Defragmenting the Windows Registry
- Over Time, a Registry Picks Up Interesting Artifacts
- Call In the Third-Party Utilities
Sooner or later, nearly anybody who’s worked with Windows for some length of time will find him- or herself up against that mysterious and forbidding repository of configuration data, settings, preferences, and whatnot known as “the registry.” Windows newcomers may be thrilled or scared off by warnings about the irreparable harm they might do to their systems by messing about with the registry. As I first got to know this OS in the 3.1, 95, and 98 Windows days, I often thought the registry should have the same sign posted over the entrance that Dante puts over the gate of Hell: “Abandon All Hope, Ye Who Enter Here.”
But in reality, while the registry is complex and often grows to huge proportions (typical values for XP run from 20-40MB, where values for Vista in the 60-80MB range are fairly common), it’s not something a serious Windows user can avoid for long. Whether you want to improve network performance, re-activate the hidden Administrator account, or change default folder assignments, you will occasionally find it worthwhile to dive in and make some changes to the registry.
Over Time, a Registry Picks Up Interesting Artifacts
Interestingly, while the registry represents a static snapshot for all kinds of Windows information on disk, at runtime it’s also a dynamic and vital source of information about hardware, drivers, devices, and the software your Windows system runs. Over time, in fact, the registry can pick up considerable detritus, either from devices installed and then removed and no longer used, or from software installed and incompletely or incorrectly uninstalled.
Registry data is stored in special file structures called hives, which reflect a hierarchical structure of stored keys and values. On disk, a hive is divided up into allocation units called blocks, much like the way a hard disk gets divided into groups of sectors called clusters by the file system that uses it. In the registry, block size is set to 4,096 bytes (4KB). As new data is added to a hive, the hive expands in 4KB increments.

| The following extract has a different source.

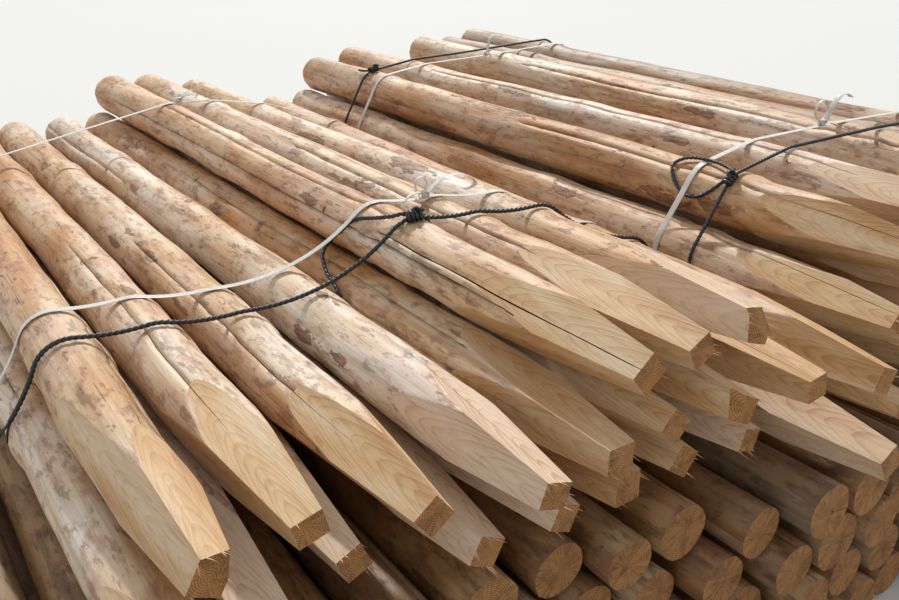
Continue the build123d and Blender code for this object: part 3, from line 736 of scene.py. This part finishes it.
def tautLine(circles):
    # the hull round all the posts
    cloud = []
    for x, z, r in circles:
        cloud += arcPoints((x, z), r, 0, 2 * math.pi, 0.003)
    cloud = sorted(set(cloud))
    hull = []
    for way in (cloud, cloud[::-1]):
        half = []
        for p in way:
            while len(half) > 1 and ((half[-1][0] - half[-2][0]) * (p[1] - half[-2][1])
                                     - (half[-1][1] - half[-2][1]) * (p[0] - half[-2][0])) <= 0:
                half.pop()
            half.append(p)
        hull += half[:-1]
    return hull


def slackLine(circles, ball):
    # rolls the ball round the posts and keeps the line it cannot enter
    def restOn(a, b):
        span = math.hypot(b[0] - a[0], b[1] - a[1])
        d0, d1 = a[2] + ball, b[2] + ball
        if span >= d0 + d1:
            return None
        along = (span * span + d0 * d0 - d1 * d1) / (2 * span)
        off = math.sqrt(d0 * d0 - along * along)
        ux, uz = (b[0] - a[0]) / span, (b[1] - a[1]) / span
        return a[0] + ux * along + uz * off, a[1] + uz * along - ux * off

    now = min(circles, key=lambda c: c[1] - c[2])
    angle, steps = -math.pi / 2, []
    while not (steps and steps[0][0] is now and len(steps) > 2):
        options = []
        for other in circles:
            centre = restOn(now, other) if other is not now else None
            if centre:
                turn = (math.atan2(centre[1] - now[1], centre[0] - now[0]) - angle) % (2 * math.pi)
                if turn > 1e-9:
                    options.append((turn, len(options), other, centre))
        turn, _, other, centre = min(options)
        steps.append((now, other, centre))
        now = other
        angle = math.atan2(centre[1] - now[1], centre[0] - now[0])
    line = []
    for k, (a, b, centre) in enumerate(steps):
        before = steps[k - 1][2]
        a0 = math.atan2(before[1] - a[1], before[0] - a[0])
        a1 = math.atan2(centre[1] - a[1], centre[0] - a[0])
        line += arcPoints(a[:2], a[2], a0, a0 + (a1 - a0) % (2 * math.pi))
        b0 = math.atan2(a[1] - centre[1], a[0] - centre[0])
        b1 = math.atan2(b[1] - centre[1], b[0] - centre[0])
        line += arcPoints(centre, ball, b0, b0 - (b0 - b1) % (2 * math.pi))
    return line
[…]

Inside a hive file, data stored as part of the hive is organized into containers called cells. A cell might contain a key, a value, a security descriptor (a.k.a. SID) or a list of subkeys or key values. The first element in each cell is a field that identifies its datatype, which is then followed by one or more values of that type. As a cell joins any hive, the hive expands to contain that cell inside an allocation unit known as a bin, where the bin represents the size of the cell plus whatever additional room is needed to round up to the next block boundary (some multiple of 4KB, in other words). Any vacant space after the cell up to that boundary is free space that the registry configuration manager can allocate for other cells as needs dictate. Thus, any given block in a hive file consists of a collection of blocks, each of which contains a bin, with one or more cells inside the bin, along with empty space among the cells that make up its contents.
To make things more interesting still, when you delete a registry key or value, the various cells associated with that item are unlinked from the various lists that define accessible registry entries. And the space those cells occupied get linked into a list of empty space that can be re-allocated upon demand. This turns the registry files into a palimpsest, where specific file locations in the file may or may not be used, depending on what kinds of new data gets added to the registry over time.
In their classic book Inside Microsoft Windows, pp. 226-228, authors Mark Russinovich and David Solomon describe this situation as follows:
“When the system adds and deletes cells in a hive, the hive can contain empty bins interspersed with active bins. This situation is similar to disk defragmentation, which occurs when the system creates and deletes files on the disk.”
This section goes on to observe that “the configuration manager never tries to compact a registry hive,” noting further that specific Win32 API functions enable a registry to be compacted as a result of their operation.